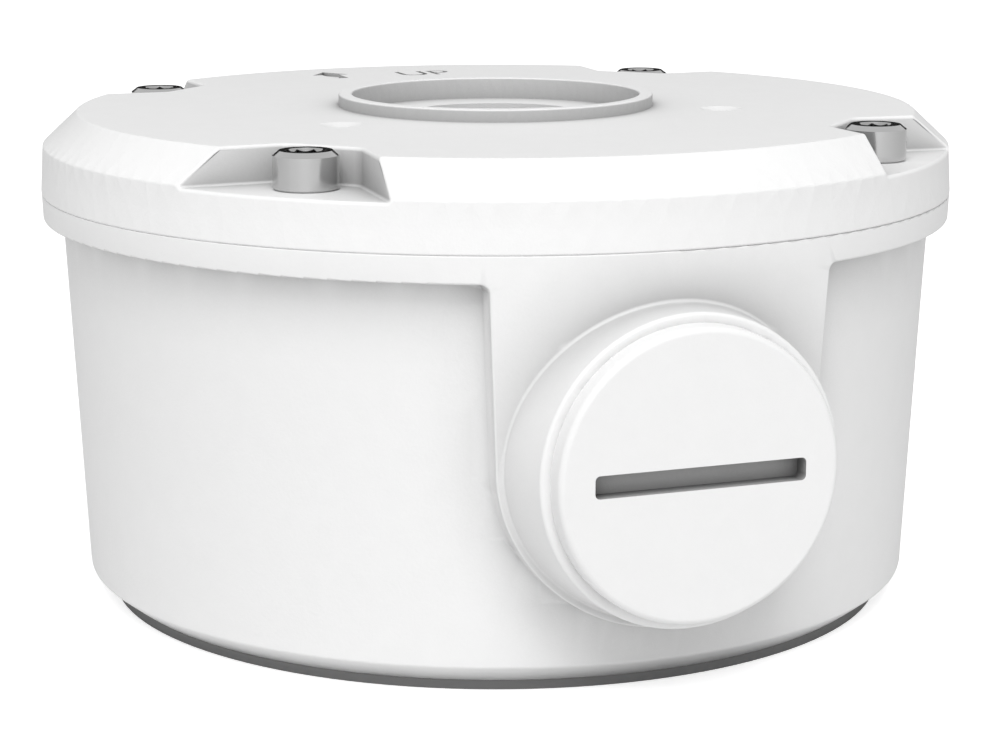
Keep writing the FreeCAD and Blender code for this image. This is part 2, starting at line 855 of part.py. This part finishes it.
def build_cover_screws():
    """Socket cap screws, each with a bevelled head and a hexagon socket."""
    body = new_body("cover_screws")
    body.AllowCompound = True
    seat = size("rim_height") + size("notch_floor")
    head_top = seat + size("screw_head_height")
    head_radius = size("screw_head_radius")
    axis = screw_circle()
    profile = new_sketch(body, "ScrewProfile", "XZ_Plane")
    draw_polygon(profile, [
        (axis, seat - size("screw_length")),
        (axis + size("screw_radius") - size("screw_tip_bevel"), seat - size("screw_length")),
        (axis + size("screw_radius"), seat - size("screw_length") + size("screw_tip_bevel")),
        (axis + size("screw_radius"), seat),
        (axis + head_radius - size("screw_seat_bevel"), seat),
        (axis + head_radius, seat + size("screw_seat_bevel")),
        (axis + head_radius, head_top - size("screw_bevel_height")),
        (axis + head_radius - size("screw_bevel_width"), head_top),
        (axis, head_top),
    ])
    blank = body.newObject("PartDesign::Revolution", "ScrewBlank")
    blank.Profile = profile
    blank.ReferenceAxis = (profile, ["Edge9"])
    blank.Angle = 360.0
    socket = new_sketch(body, "SocketOutline", "XY_Plane", head_top)
    draw_hexagon(socket, axis, size("hex_flats"))
    hexagon = pocket(body, socket, "Socket", size("hex_depth"))
    lead = new_sketch(body, "SocketLeadOutline", "XZ_Plane")
    lead_radius = size("hex_flats") / 2 + size("hex_lead")
    draw_polygon(lead, [
        (axis, head_top - size("hex_lead")),
        (axis + size("hex_flats") / 2, head_top - size("hex_lead")),
        (axis + lead_radius, head_top),
        (axis, head_top),
    ])
    bevel = body.newObject("PartDesign::Groove", "SocketLead")
    bevel.Profile = lead
    bevel.ReferenceAxis = (lead, ["Edge4"])
    bevel.Angle = 360.0
    repeat(body, [blank, hexagon, bevel], "Screws", SCREW_COUNT)
    turn_body(body, 45)
    return body


def turn_body(body, angle):
    """Turn a finished ring of pieces about the Z axis."""
    body.Placement = Placement(Vector(), Rotation(Vector(0, 0, 1), angle))


def draw_hexagon(sketch, x, flats):
    corner = flats / Size(2 * math.cos(math.radians(30)), "(2 * cos(30))")
    half_side = corner / 2
    flat = flats / 2
    draw_polygon(sketch, [
        (x + corner, 0),
        (x + half_side, flat),
        (x - half_side, flat),
        (x - corner, 0),
        (x - half_side, flat * -1),
        (x + half_side, flat * -1),
    ])


def build_screw_retainers():
    """Small rubber washers in the cover's counterbores, one round each screw."""
    body = new_body("screw_retainers")
    body.AllowCompound = True
    axis = screw_circle()
    inner = axis + size("screw_radius") + size("retainer_clearance")
    outer = inner + size("retainer_width")
    bottom = size("rim_height") + size("retainer_clearance")
    top = bottom + size("retainer_thickness")
    profile = new_sketch(body, "RetainerProfile", "XZ_Plane")
    draw_polygon(profile, [(inner, bottom), (outer, bottom), (outer, top), (inner, top)])
    ends = Vector(axis.value, 0, 0), Vector(axis.value, bottom.value, 0)
    centre_line = profile.addGeometry(Part.LineSegment(*ends), True)
    pin_point(profile, centre_line, 1, axis, 0)
    pin_point(profile, centre_line, 2, axis, bottom)
    washer = body.newObject("PartDesign::Revolution", "Retainer")
    washer.Profile = profile
    washer.ReferenceAxis = (profile, ["Axis0"])
    washer.Angle = 360.0
    repeat(body, [washer], "Retainers", SCREW_COUNT)
    turn_body(body, 45)
    return body


def place_at_entry(body):
    """Stand a piece that was turned about +Z in the conduit entry, with +Z pointing out along -Y."""
    place = Vector(0, -entry_boss_reach().value, entry_height().value)
    body.Placement = Placement(place, Rotation(Vector(1, 0, 0), 90))
    bind(body, "Placement.Base.y", entry_boss_reach() * -1)
    bind(body, "Placement.Base.z", entry_height())


def build_conduit_plug():
    """Hollow plug with a coin slot, seated on the entry boss."""
    body = new_body("conduit_plug")
    shank = plug_shank_radius()
    head = entry_boss_radius() - size("plug_setback")
    bore = shank - size("plug_shank_wall")
    profile = new_sketch(body, "PlugProfile", "XZ_Plane")
    length = size("plug_shank_length")
    draw_polygon(profile, [
        (0, 0),
        (bore, 0),
        (bore, length * -1),
        (shank - size("plug_tip_bevel"), length * -1),
        (shank, size("plug_tip_bevel") - length),
        (shank, 0),
        (head, 0),
        (head, size("plug_head_height")),
        (0, size("plug_head_height")),
    ])
    base = turn(body, profile, "PlugBlank")
    dress(
        body, "PartDesign::Fillet", "PlugFaceEdge", base,
        lambda edge: is_ring(edge, head, size("plug_head_height")), size("plug_head_round"),
    )
    outline = new_sketch(body, "PlugSlotOutline", "XY_Plane", size("plug_head_height"))
    half_length = size("plug_slot_length") / 2
    half_width = size("plug_slot_width") / 2
    draw_polygon(outline, [
        (half_length, half_width),
        (half_length * -1, half_width),
        (half_length * -1, half_width * -1),
        (half_length, half_width * -1),
    ])
    slot = pocket(body, outline, "PlugSlot", size("plug_slot_depth"))
    floor = SIZES["plug_head_height"] - SIZES["plug_slot_depth"]

    def at_slot_corner(edge):
        middle = edge.CenterOfMass
        return is_upright(edge) and is_straight(edge) and middle.z > floor and abs(middle.y) < SIZES["plug_slot_width"]

    dress(body, "PartDesign::Fillet", "PlugSlotCorners", slot, at_slot_corner, size("plug_slot_corner"))
    place_at_entry(body)
    return body


def build_plug_o_ring():
    """O-ring round the plug's shank, in the mouth of the entry."""
    ring = doc.addObject("Part::Torus", "plug_o_ring")
    ring.Label = "plug_o_ring"
    bind(ring, "Radius1", plug_shank_radius() + size("o_ring_clearance") + size("o_ring_section"))
    bind(ring, "Radius2", size("o_ring_section"))
    depth = o_ring_depth() - entry_boss_reach()
    ring.Placement = Placement(Vector(0, depth.value, entry_height().value), Rotation(Vector(1, 0, 0), 90))
    bind(ring, "Placement.Base.y", depth)
    bind(ring, "Placement.Base.z", entry_height())
    return ring


def build_earth_screw():
    """Pan head screw with a cross slot, in the earth boss."""
    body = new_body("earth_screw")
    x, floor = earth_place()
    washer_top = floor + size("earth_boss_height") + size("earth_washer_thickness")
    radius = size("earth_screw_radius")
    head = size("earth_head_radius")
    profile = new_sketch(body, "EarthScrewProfile", "XZ_Plane")
    tip = size("earth_tip_bevel") - size("earth_screw_length")
    draw_polygon(profile, [
        (0, size("earth_screw_length") * -1),
        (radius - size("earth_tip_bevel"), size("earth_screw_length") * -1),
        (radius, tip),
        (radius, 0),
        (head, 0),
        (head, size("earth_head_height")),
        (0, size("earth_head_height")),
    ])
    base = turn(body, profile, "EarthScrewBlank")
    dress(
        body, "PartDesign::Fillet", "EarthScrewDome", base,
        lambda edge: is_ring(edge, head, size("earth_head_height")), size("earth_head_round"),
    )
    outline = new_sketch(body, "EarthSlotOutline", "XY_Plane", size("earth_head_height"))
    arm = size("earth_slot_length") / 2
    half = size("earth_slot_width") / 2
    draw_polygon(outline, [
        (arm, half), (half, half), (half, arm), (half * -1, arm), (half * -1, half), (arm * -1, half),
        (arm * -1, half * -1), (half * -1, half * -1), (half * -1, arm * -1), (half, arm * -1),
        (half, half * -1), (arm, half * -1),
    ])
    pocket(body, outline, "EarthSlot", size("earth_slot_depth"))
    stand_on_earth_boss(body, x, washer_top)
    return body


def stand_on_earth_boss(body, x, height):
    body.Placement = Placement(Vector(x.value, 0, height.value), Rotation())
    bind(body, "Placement.Base.x", x)
    bind(body, "Placement.Base.z", height)


def build_earth_washer():
    """Toothed lock washer under the earth screw's head."""
    body = new_body("earth_washer")
    x, floor = earth_place()
    outline = new_sketch(body, "WasherOutline")
    draw_circle(outline, 0, 0, earth_washer_radius())
    draw_circle(outline, 0, 0, size("earth_screw_radius") + size("screw_hole_clearance"))
    pad(body, outline, "WasherDisc", size("earth_washer_thickness"))
    gap = new_sketch(body, "WasherGapOutline")
    half = size("earth_tooth_gap") / 2
    inner = earth_washer_radius() - size("earth_tooth_length")
    outer = earth_washer_radius() + size("overrun")
    draw_polygon(gap, [(inner, half * -1), (outer, half * -1), (outer, half), (inner, half)])
    tooth_gap = pocket(body, gap, "WasherGap", size("earth_washer_thickness"), reverse=True)
    repeat(body, [tooth_gap], "WasherTeeth", WASHER_TEETH)
    stand_on_earth_boss(body, x, floor + size("earth_boss_height"))
    return body


def check_and_write(bodies):
    doc.recompute()
    for thing in doc.Objects:
        state = " ".join(thing.State)
        if "Invalid" in state or "Error" in state:
            raise RuntimeError(f"{thing.Name} failed: {state}")
    os.makedirs("parts", exist_ok=True)
    for body in bodies:
        shape = body.Shape
        if shape.isNull() or not shape.isValid():
            raise RuntimeError(f"{body.Label} has no valid shape")
        shape.exportStep(f"parts/{body.Label}.step")
        print(body.Label, len(shape.Solids), "solids", round(shape.Volume, 1), "mm3")


fill_sheet()
check_and_write([
    build_housing(),
    build_base_gasket(),
    build_cover_seal(),
    build_cover(),
    build_cover_screws(),
    build_screw_retainers(),
    build_conduit_plug(),
    build_plug_o_ring(),
    build_earth_screw(),
    build_earth_washer(),
])
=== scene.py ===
"""Looks of a white powder coated camera junction box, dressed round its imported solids.

Metres, in the part's own frame: +Z away from the wall, conduit entry along -Y, cover's arrow along +Y.
"""

import json
import math
import bmesh
import bpy
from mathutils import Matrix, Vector


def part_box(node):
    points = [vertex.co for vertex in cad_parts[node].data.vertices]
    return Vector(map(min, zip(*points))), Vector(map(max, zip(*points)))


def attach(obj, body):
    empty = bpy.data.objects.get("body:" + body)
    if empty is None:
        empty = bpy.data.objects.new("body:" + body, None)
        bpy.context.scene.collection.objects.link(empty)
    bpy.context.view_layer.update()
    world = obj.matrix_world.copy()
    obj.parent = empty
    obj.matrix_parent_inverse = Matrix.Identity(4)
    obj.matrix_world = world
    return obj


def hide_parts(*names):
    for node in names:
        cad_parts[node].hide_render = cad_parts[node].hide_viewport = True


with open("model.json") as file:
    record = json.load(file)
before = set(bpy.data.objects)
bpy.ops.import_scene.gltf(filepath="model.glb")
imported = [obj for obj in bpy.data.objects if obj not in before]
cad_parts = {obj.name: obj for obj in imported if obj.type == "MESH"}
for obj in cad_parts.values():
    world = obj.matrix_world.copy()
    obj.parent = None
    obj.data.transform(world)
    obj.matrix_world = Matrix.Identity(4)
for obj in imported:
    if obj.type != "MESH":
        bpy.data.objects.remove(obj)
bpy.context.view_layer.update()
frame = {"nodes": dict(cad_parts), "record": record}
nodes = frame["nodes"]

MM = 0.001


def deselect_all():
    bpy.ops.object.select_all(action="DESELECT")


def activate(piece):
    """Make one object the only selected and active one."""
    deselect_all()
    piece.select_set(True)
    bpy.context.view_layer.objects.active = piece


def settle(piece):
    """Move a finished piece's place, turn and scale into its mesh."""
    activate(piece)
    bpy.ops.object.transform_apply(location=True, rotation=True, scale=True)


deselect_all()

# Materials


def linear(code):
    """Linear RGBA of an sRGB hex colour."""
    channels = [int(code[i:i + 2], 16) / 255 for i in (1, 3, 5)]
    return [c / 12.92 if c <= 0.04045 else ((c + 0.055) / 1.055) ** 2.4 for c in channels] + [1.0]


def add_node(tree, kind, settings=None, links=None):
    """Add a node, set its properties and sockets, and link its inputs from other nodes' sockets."""
    node = tree.nodes.new(kind)
    for name, value in (settings or {}).items():
        if isinstance(name, str) and name in node.bl_rna.properties:
            setattr(node, name, value)
        else:
            node.inputs[name].default_value = value
    for name, source in (links or {}).items():
        tree.links.new(source, node.inputs[name])
    return node


def new_material(name):
    material = bpy.data.materials.new(name)
    material.use_nodes = True
    material.node_tree.nodes.clear()
    return material


def finish_material(material, shader):
    output = material.node_tree.nodes.new("ShaderNodeOutputMaterial")
    material.node_tree.links.new(shader.outputs[0], output.inputs["Surface"])
    return material


POWDER_GRAIN = 0.42 * MM
POWDER_MOTTLE = 2.6 * MM
CORNER_SHADE_REACH = 9 * MM
TURNING_GRAIN = 0.8 * MM
TURNING_SQUEEZE = 12.0
SOCKET_SHADE_REACH = 4 * MM
GASKET_GRAIN = 0.5 * MM
SEAL_GRAIN = 0.4 * MM
GRAIN_RELIEF = 0.03 * MM
CORNER_SAMPLES = 12


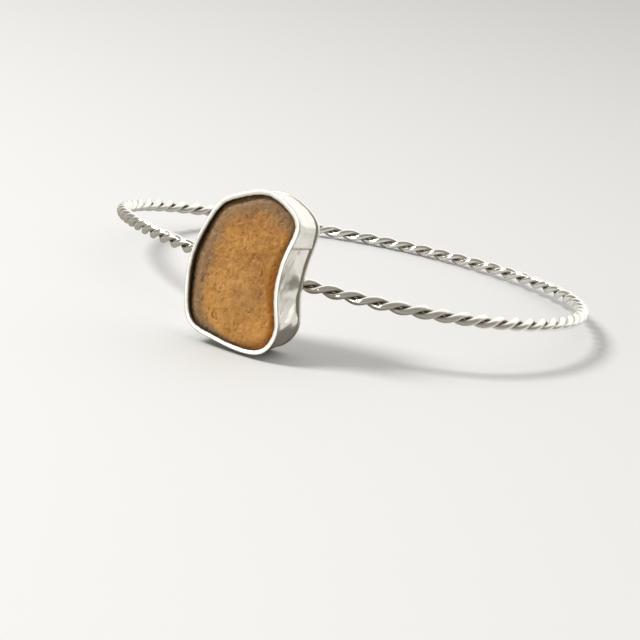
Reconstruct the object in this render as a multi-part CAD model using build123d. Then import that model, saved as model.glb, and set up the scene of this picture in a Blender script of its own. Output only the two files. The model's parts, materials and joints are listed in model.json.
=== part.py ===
from build123d import *
import math
import os

# A bangle of two twisted silver wires with a piece of sea glass in a bezel setting.
# Millimetres and degrees. It is built round the hoop's own axis, with the setting
# at the front on -Y, and is leaned back at the end as it lies on a table.

# hoop: two round wires twisted together, bent round and butt-soldered behind the setting
hoop_radius = 32.5      # mean radius of the twist's centreline
oval = 0.4              # out of round, two bulges round the hoop
oval_side = 148
pear = 0.6              # out of round, three bulges
pear_side = 55
warp = 0.36             # out of flat, two waves round the hoop
warp_side = 56
wire = 0.9              # diameter of each wire
strand_gap = 0.02       # clearance between the two wires
turns = 36              # whole turns of the twist in the hoop
twist_start = 9         # angle of the first wire where the hoop crosses +X
uneven = 0.05           # the twist is tighter on one side of the hoop
tight_side = 234
points_per_turn = 8
joint_gap = 0.9 * wire  # space for solder between the wires' ends

# setting: back plate, bezel strip and glass, outside the hoop
plate = 0.6             # thickness of the back plate
depth = 6.2             # back of the plate to the front of the rim
wall = 0.5              # thickness of the bezel strip
lip = 0.2               # how far the rim is pressed in over the glass
lip_height = 0.4
waist = 0.6             # how far the front of the strip is pressed in at the waist
waist_height = 2.4
waist_reach = 3.2
spread = 0.045          # the front of the setting is this much taller than its back
seam_height = 4.7       # where the strip's two ends meet, on the +X side
seam = 0.12             # width of the soldered seam
base_seam = 0.1         # solder between strip and plate

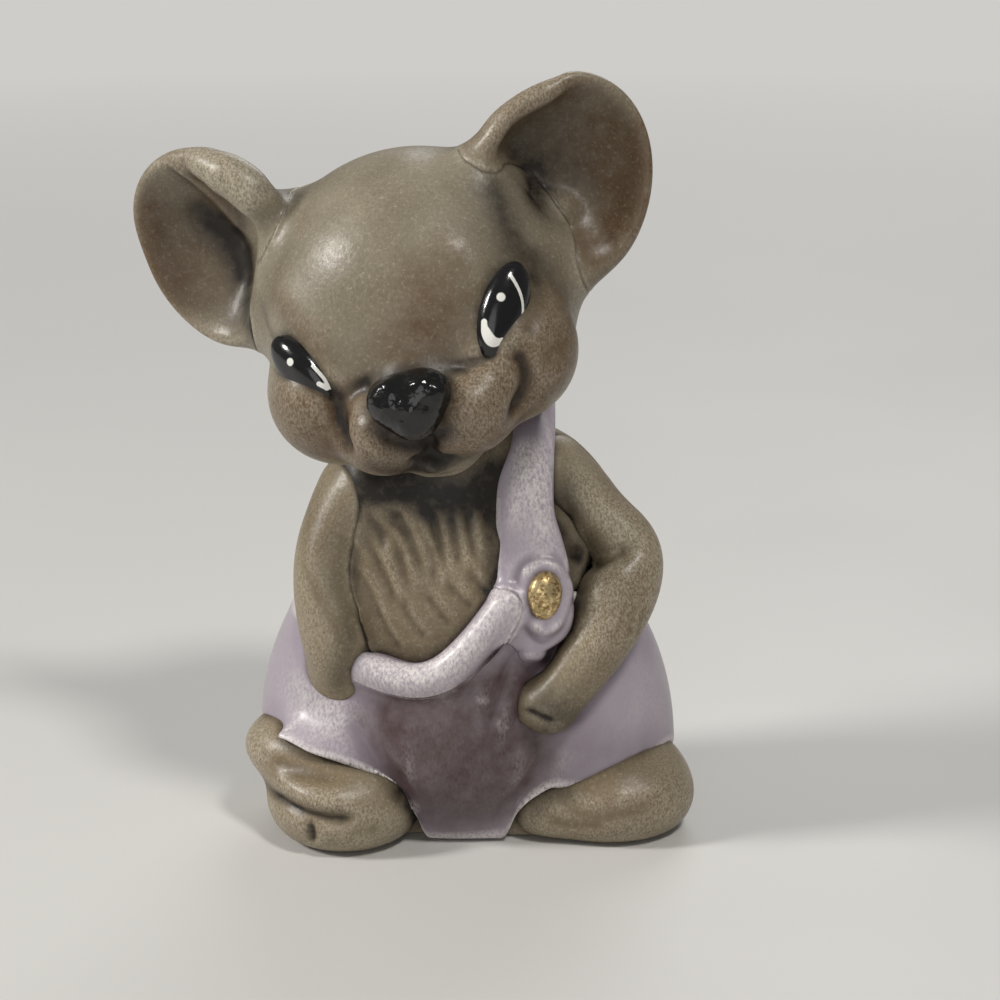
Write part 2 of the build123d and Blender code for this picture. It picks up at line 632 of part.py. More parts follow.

____

Within the data above, pick out all lines holding the word "Vector".

= RESPONSE FOR THIS EXERCISE =
    body.Placement = Placement(Vector(), Rotation(Vector(0, 0, 1), angle))
    ends = Vector(axis.value, 0, 0), Vector(axis.value, bottom.value, 0)
    place = Vector(0, -entry_boss_reach().value, entry_height().value)
    body.Placement = Placement(place, Rotation(Vector(1, 0, 0), 90))
    ring.Placement = Placement(Vector(0, depth.value, entry_height().value), Rotation(Vector(1, 0, 0), 90))
    body.Placement = Placement(Vector(x.value, 0, height.value), Rotation())
from mathutils import Matrix, Vector
    return Vector(map(min, zip(*points))), Vector(map(max, zip(*points)))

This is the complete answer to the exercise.